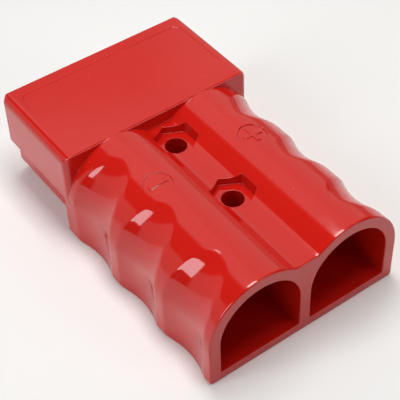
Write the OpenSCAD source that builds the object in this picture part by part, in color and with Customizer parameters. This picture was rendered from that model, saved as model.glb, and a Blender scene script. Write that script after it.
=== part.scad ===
// Genderless two-pole power connector.
// One moulded housing carries two cable barrels side by side, a square hood over the
// mating end and a tongue under the hood. Each pole holds a crimp contact and a leaf spring.
// X runs across the width, +Y toward the mating end, Z up. The underside rests on Z = 0.
// A second, identical connector turned over about X mates with this one: the hood of each
// slides over the tongue of the other, so both are sized from the one split plane.

/* [Overall] */
// Length from the cable face to the mating face
body_l = 112; // [106:1:135]
// Width across the hood
body_w = 70; // [66:1:84]
// Height over the hood and the two barrels
body_h = 34; // [32:0.5:40]

/* [Barrels] */
// How far the barrels stand in from the hood on each side
side_step = 0.2; // [0.1:0.1:0.5]
// Wall of the barrels round the cable entries
wall_t = 4; // [3:0.1:4.8]
// Floor under the cable entries
floor_t = 3.3; // [2.6:0.1:4]
// Wall between the two poles
divider_t = 4; // [3:0.1:5]
// Depth of the flat channel below the barrels' crowns
channel_d = 4.5; // [3.5:0.1:6]
// Hollow radius where the channel runs up into the barrels
channel_r = 5; // [2:0.5:6]
// Wall between the cable chambers and the mating cavity
web_t = 3.7; // [3.2:0.1:4.2]
// Radius along the housing's lower side edges
low_edge_r = 1.2; // [0.6:0.1:2]

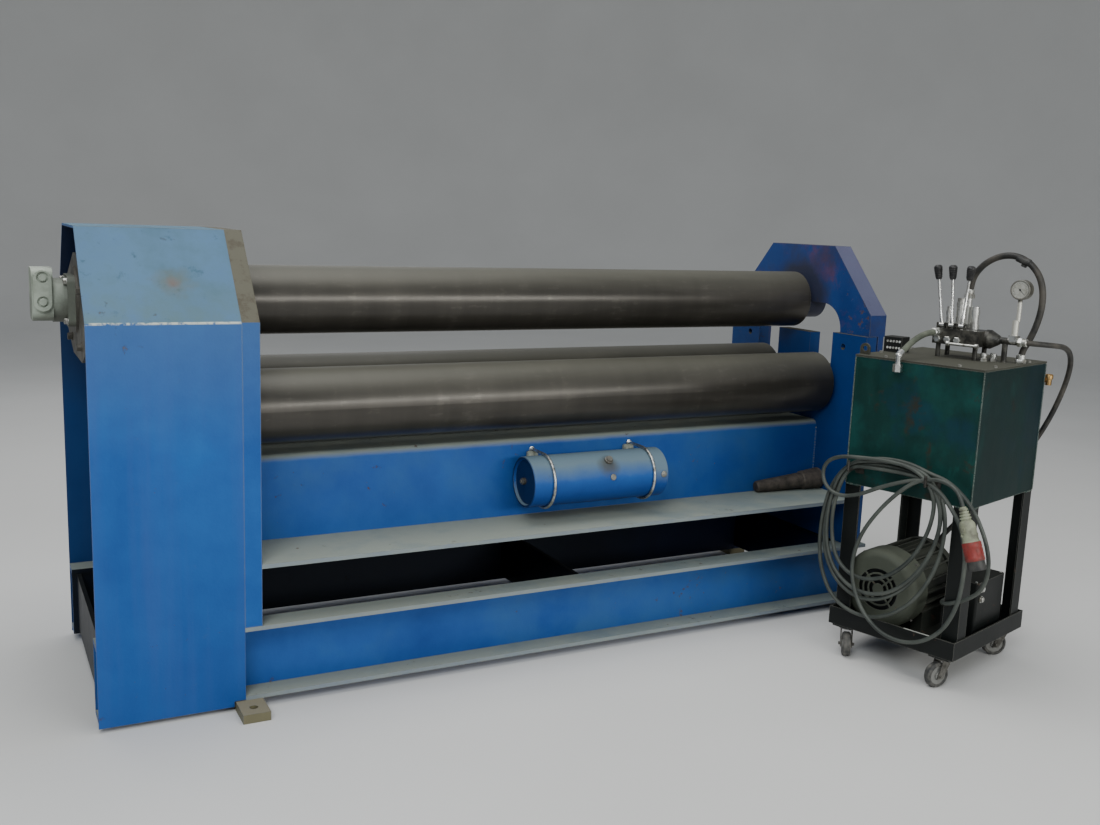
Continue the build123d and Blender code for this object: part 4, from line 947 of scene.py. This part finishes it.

▸ **Required work**
From the entries, copy out each line containing the word "with".

▸ **The output**
Write the OpenSCAD source that builds the object in this picture part by part, in color and with Customizer parameters. This picture was rendered from that model, saved as model.glb, and a Blender scene script. Write that script after it.
// A second, identical connector turned over about X mates with this one: the hood of each